• _YOUR OBJECTIVE_: Repeat the lines that follow, leaving nothing out.

=-=-=

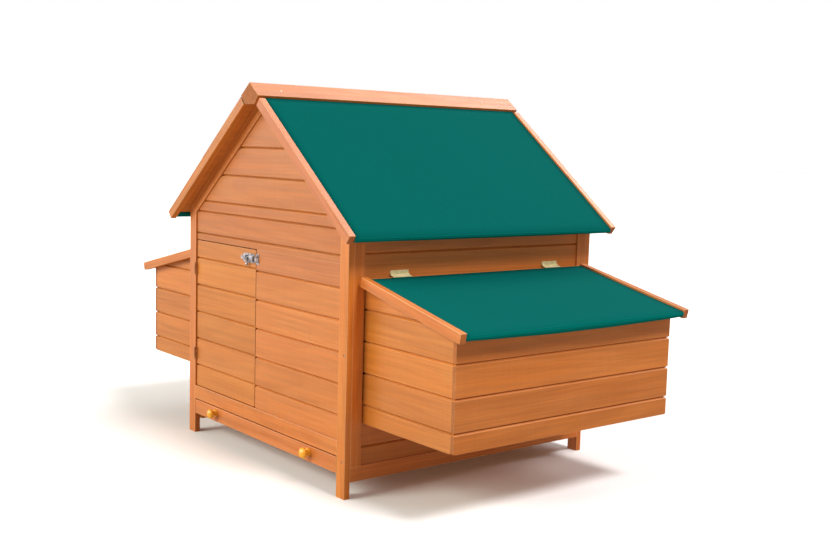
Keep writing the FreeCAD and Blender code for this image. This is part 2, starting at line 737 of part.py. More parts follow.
def build_tray():
    front_back = -(gable_inner + 1.5)
    base_top = d.tray_bottom + d.tray_floor
    keep(box("tray_front", (-d.tray_half, d.tray_half), (-(d.gable_half - 0.5), front_back),
             (d.tray_bottom, d.tray_top)), "tray_front")
    keep(box("tray_base", (-d.tray_half, d.tray_half), (front_back, d.tray_back),
             (d.tray_bottom, base_top)), "tray_base")
    side_z = (base_top, d.tray_top - 4)
    side_y = (front_back, d.tray_back - d.tray_side - d.seam)
    right = box("tray_side_right", (d.tray_half - d.tray_side, d.tray_half), side_y, side_z)
    left = box("tray_side_left", mirrored(d.tray_half - d.tray_side, d.tray_half), side_y, side_z)
    back = box("tray_back_board", (-d.tray_half, d.tray_half),
               (d.tray_back - d.tray_side, d.tray_back), side_z)
    keep(group("tray_sides", [right, left, back]), "tray_sides")
    knobs = []
    for number, out in enumerate((-d.knob_at, d.knob_at)):
        flange = rod(f"knob_flange_{number}", d.knob_radius - 3, 0, 4)
        neck = rod(f"knob_neck_{number}", d.knob_radius / 2, 3, 16)
        head = doc.addObject("Part::Ellipsoid", f"knob_head_{number}")
        bind(head, "Radius1", 9)
        bind(head, "Radius2", d.knob_radius)
        bind(head, "Radius3", d.knob_radius)
        place(head, (0, 0, 19))
        knob = fuse(f"knob_{number}", [flange, neck, head])
        knobs.append(place(knob, (out, -(d.gable_half - 0.5), d.knob_up),
                           FreeCAD.Rotation(Vector(1, 0, 0), 90)))
    keep(group("tray_knobs", knobs), "tray_knobs")
    runner_x = (d.tray_half - 10, side_inner)
    runner_y = (-gable_inner, gable_inner)
    runner_z = (d.side_rail_bottom, d.tray_bottom)
    keep(group("tray_runners", [box("runner_right", runner_x, runner_y, runner_z),
                                box("runner_left", mirrored(*runner_x), runner_y, runner_z)]),
         "tray_runners")


def build_perch():
    """A perch with eased edges that drops into two open cradles."""
    half = d.perch_wide / 2
    ease = 9
    low, high = d.perch_bottom, d.perch_bottom + d.perch_wide
    left, right = d.perch_at - half, d.perch_at + half
    outline = [(left + ease, low), (right - ease, low), (right, low + ease), (right, high - ease),
               (right - ease, high), (left + ease, high), (left, high - ease), (left, low + ease)]
    end = gable_inner - 1
    keep(prism("perch_rail", "y", outline, -end, end), "perch_rail")
    play = 0.4
    wall = 13
    cradle = [(left - wall, low - 18), (right + wall, low - 18), (right + wall, low + 22),
              (right + play, low + 22), (right + play, low), (left - play, low),
              (left - play, low + 22), (left - wall, low + 22)]
    deep = d.frame_thick
    pieces = [prism("cradle_front", "y", cradle, -gable_inner, deep - gable_inner),
              prism("cradle_back", "y", cradle, gable_inner - deep, gable_inner)]
    keep(group("perch_cradles", pieces), "perch_cradles")


def build_screws():
    """Screw heads: in the counterbores of the four posts and on the ridge timber."""
    heads = []
    radius = d.screw_head - 0.2
    for end, toward in (("front", -1), ("back", 1)):
        for side in (-1, 1):
            for number, height in enumerate(post_screw_heights):
                head = rod(f"post_screw_{end}_{side + 1}_{number}", radius, 0, d.screw_seat - 1)
                seat = (d.gable_half - d.screw_seat) * toward
                heads.append(place(head, (post_screw_out * side, seat, height),
                                   FreeCAD.Rotation(Vector(1, 0, 0), -90 * toward)))
    for side in (-1, 1):
        for number, along in enumerate((-410, 353)):
            head = rod(f"ridge_screw_{side + 1}_{number}", radius, 0, 1)
            out = 27.5
            normal = Vector(roof_sin.value * side, 0, roof_cos.value)
            heads.append(place(head, (out * side, along, roof_line(out, 0)),
                               FreeCAD.Rotation(Vector(0, 0, 1), normal)))
    keep(group("frame_screws", heads), "frame_screws")


# ---------------------------------------------------------------- assembly and export

build_front_gable()
build_back_gable()
build_side_walls()
build_ridge()
build_roof()
build_nests()
build_lids()
pins = build_lid_hinges() + build_door_hinges()
keep(group("hinge_pins", pins), "hinge_pins")
build_door()
build_latch()
build_tray()
build_perch()
build_screws()
doc.recompute()

problems = [f"{item.Name}: {item.State}" for item in doc.Objects
            if "Invalid" in item.State or "Error" in item.State]
problems += [f"{piece.Label}: no valid shape" for piece in sub_parts
             if piece.Shape.isNull() or not piece.Shape.isValid()]
if problems:
    raise RuntimeError("; ".join(problems))

os.makedirs("parts", exist_ok=True)
for piece in sub_parts:
    piece.Shape.exportStep(os.path.join("parts", f"{piece.Label}.step"))
print(len(sub_parts), "sub-parts written")
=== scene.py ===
"""Looks for the hen house: stained fir boards, green roofing felt and small hardware.

Every timber is dressed from its CAD node: boards are separated at their grooves, edges are
eased, and each piece of wood gets its own run of grain.
"""
import json
import math
import random

import bmesh
import bpy
from mathutils import Matrix, Vector, noise


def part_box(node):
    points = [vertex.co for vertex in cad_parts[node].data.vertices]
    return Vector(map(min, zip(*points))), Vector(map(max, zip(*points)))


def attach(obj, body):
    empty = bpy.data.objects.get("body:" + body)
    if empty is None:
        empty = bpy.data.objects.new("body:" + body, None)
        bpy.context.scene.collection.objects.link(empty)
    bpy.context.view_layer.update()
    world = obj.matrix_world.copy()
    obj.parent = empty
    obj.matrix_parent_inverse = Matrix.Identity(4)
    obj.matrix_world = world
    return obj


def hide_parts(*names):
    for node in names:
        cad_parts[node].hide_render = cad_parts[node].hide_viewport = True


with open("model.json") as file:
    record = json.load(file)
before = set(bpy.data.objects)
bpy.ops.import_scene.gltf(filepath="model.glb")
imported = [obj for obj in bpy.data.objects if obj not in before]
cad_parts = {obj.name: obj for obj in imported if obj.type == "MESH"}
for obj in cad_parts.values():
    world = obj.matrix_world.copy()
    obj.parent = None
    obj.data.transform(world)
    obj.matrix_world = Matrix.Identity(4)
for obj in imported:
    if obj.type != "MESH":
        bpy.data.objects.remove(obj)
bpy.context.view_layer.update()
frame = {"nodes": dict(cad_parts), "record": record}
dice = random.Random(11)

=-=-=

• _WRITTEN REPLY_:
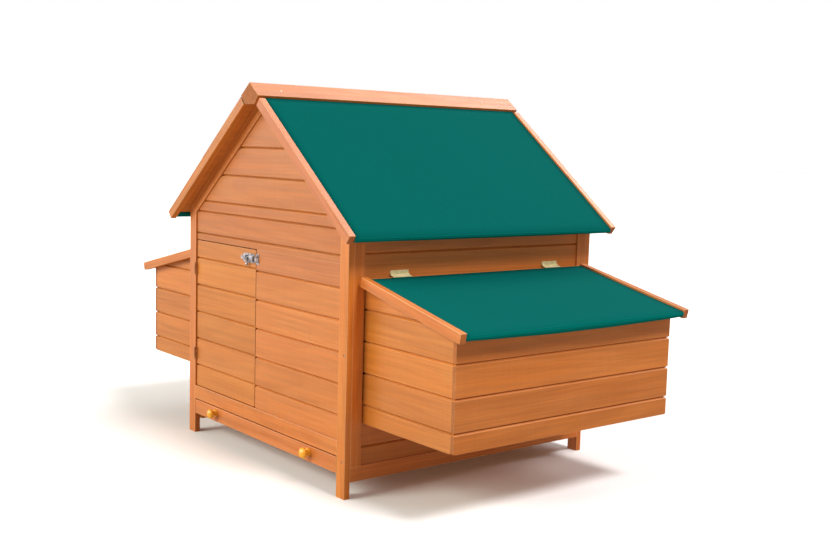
Keep writing the FreeCAD and Blender code for this image. This is part 2, starting at line 737 of part.py. More parts follow.
def build_tray():
    front_back = -(gable_inner + 1.5)
    base_top = d.tray_bottom + d.tray_floor
    keep(box("tray_front", (-d.tray_half, d.tray_half), (-(d.gable_half - 0.5), front_back),
             (d.tray_bottom, d.tray_top)), "tray_front")
    keep(box("tray_base", (-d.tray_half, d.tray_half), (front_back, d.tray_back),
             (d.tray_bottom, base_top)), "tray_base")
    side_z = (base_top, d.tray_top - 4)
    side_y = (front_back, d.tray_back - d.tray_side - d.seam)
    right = box("tray_side_right", (d.tray_half - d.tray_side, d.tray_half), side_y, side_z)
    left = box("tray_side_left", mirrored(d.tray_half - d.tray_side, d.tray_half), side_y, side_z)
    back = box("tray_back_board", (-d.tray_half, d.tray_half),
               (d.tray_back - d.tray_side, d.tray_back), side_z)
    keep(group("tray_sides", [right, left, back]), "tray_sides")
    knobs = []
    for number, out in enumerate((-d.knob_at, d.knob_at)):
        flange = rod(f"knob_flange_{number}", d.knob_radius - 3, 0, 4)
        neck = rod(f"knob_neck_{number}", d.knob_radius / 2, 3, 16)
        head = doc.addObject("Part::Ellipsoid", f"knob_head_{number}")
        bind(head, "Radius1", 9)
        bind(head, "Radius2", d.knob_radius)
        bind(head, "Radius3", d.knob_radius)
        place(head, (0, 0, 19))
        knob = fuse(f"knob_{number}", [flange, neck, head])
        knobs.append(place(knob, (out, -(d.gable_half - 0.5), d.knob_up),
                           FreeCAD.Rotation(Vector(1, 0, 0), 90)))
    keep(group("tray_knobs", knobs), "tray_knobs")
    runner_x = (d.tray_half - 10, side_inner)
    runner_y = (-gable_inner, gable_inner)
    runner_z = (d.side_rail_bottom, d.tray_bottom)
    keep(group("tray_runners", [box("runner_right", runner_x, runner_y, runner_z),
                                box("runner_left", mirrored(*runner_x), runner_y, runner_z)]),
         "tray_runners")


def build_perch():
    """A perch with eased edges that drops into two open cradles."""
    half = d.perch_wide / 2
    ease = 9
    low, high = d.perch_bottom, d.perch_bottom + d.perch_wide
    left, right = d.perch_at - half, d.perch_at + half
    outline = [(left + ease, low), (right - ease, low), (right, low + ease), (right, high - ease),
               (right - ease, high), (left + ease, high), (left, high - ease), (left, low + ease)]
    end = gable_inner - 1
    keep(prism("perch_rail", "y", outline, -end, end), "perch_rail")
    play = 0.4
    wall = 13
    cradle = [(left - wall, low - 18), (right + wall, low - 18), (right + wall, low + 22),
              (right + play, low + 22), (right + play, low), (left - play, low),
              (left - play, low + 22), (left - wall, low + 22)]
    deep = d.frame_thick
    pieces = [prism("cradle_front", "y", cradle, -gable_inner, deep - gable_inner),
              prism("cradle_back", "y", cradle, gable_inner - deep, gable_inner)]
    keep(group("perch_cradles", pieces), "perch_cradles")


def build_screws():
    """Screw heads: in the counterbores of the four posts and on the ridge timber."""
    heads = []
    radius = d.screw_head - 0.2
    for end, toward in (("front", -1), ("back", 1)):
        for side in (-1, 1):
            for number, height in enumerate(post_screw_heights):
                head = rod(f"post_screw_{end}_{side + 1}_{number}", radius, 0, d.screw_seat - 1)
                seat = (d.gable_half - d.screw_seat) * toward
                heads.append(place(head, (post_screw_out * side, seat, height),
                                   FreeCAD.Rotation(Vector(1, 0, 0), -90 * toward)))
    for side in (-1, 1):
        for number, along in enumerate((-410, 353)):
            head = rod(f"ridge_screw_{side + 1}_{number}", radius, 0, 1)
            out = 27.5
            normal = Vector(roof_sin.value * side, 0, roof_cos.value)
            heads.append(place(head, (out * side, along, roof_line(out, 0)),
                               FreeCAD.Rotation(Vector(0, 0, 1), normal)))
    keep(group("frame_screws", heads), "frame_screws")


# ---------------------------------------------------------------- assembly and export

build_front_gable()
build_back_gable()
build_side_walls()
build_ridge()
build_roof()
build_nests()
build_lids()
pins = build_lid_hinges() + build_door_hinges()
keep(group("hinge_pins", pins), "hinge_pins")
build_door()
build_latch()
build_tray()
build_perch()
build_screws()
doc.recompute()

problems = [f"{item.Name}: {item.State}" for item in doc.Objects
            if "Invalid" in item.State or "Error" in item.State]
problems += [f"{piece.Label}: no valid shape" for piece in sub_parts
             if piece.Shape.isNull() or not piece.Shape.isValid()]
if problems:
    raise RuntimeError("; ".join(problems))

os.makedirs("parts", exist_ok=True)
for piece in sub_parts:
    piece.Shape.exportStep(os.path.join("parts", f"{piece.Label}.step"))
print(len(sub_parts), "sub-parts written")
=== scene.py ===
"""Looks for the hen house: stained fir boards, green roofing felt and small hardware.

Every timber is dressed from its CAD node: boards are separated at their grooves, edges are
eased, and each piece of wood gets its own run of grain.
"""
import json
import math
import random

import bmesh
import bpy
from mathutils import Matrix, Vector, noise


def part_box(node):
    points = [vertex.co for vertex in cad_parts[node].data.vertices]
    return Vector(map(min, zip(*points))), Vector(map(max, zip(*points)))


def attach(obj, body):
    empty = bpy.data.objects.get("body:" + body)
    if empty is None:
        empty = bpy.data.objects.new("body:" + body, None)
        bpy.context.scene.collection.objects.link(empty)
    bpy.context.view_layer.update()
    world = obj.matrix_world.copy()
    obj.parent = empty
    obj.matrix_parent_inverse = Matrix.Identity(4)
    obj.matrix_world = world
    return obj


def hide_parts(*names):
    for node in names:
        cad_parts[node].hide_render = cad_parts[node].hide_viewport = True


with open("model.json") as file:
    record = json.load(file)
before = set(bpy.data.objects)
bpy.ops.import_scene.gltf(filepath="model.glb")
imported = [obj for obj in bpy.data.objects if obj not in before]
cad_parts = {obj.name: obj for obj in imported if obj.type == "MESH"}
for obj in cad_parts.values():
    world = obj.matrix_world.copy()
    obj.parent = None
    obj.data.transform(world)
    obj.matrix_world = Matrix.Identity(4)
for obj in imported:
    if obj.type != "MESH":
        bpy.data.objects.remove(obj)
bpy.context.view_layer.update()
frame = {"nodes": dict(cad_parts), "record": record}
dice = random.Random(11)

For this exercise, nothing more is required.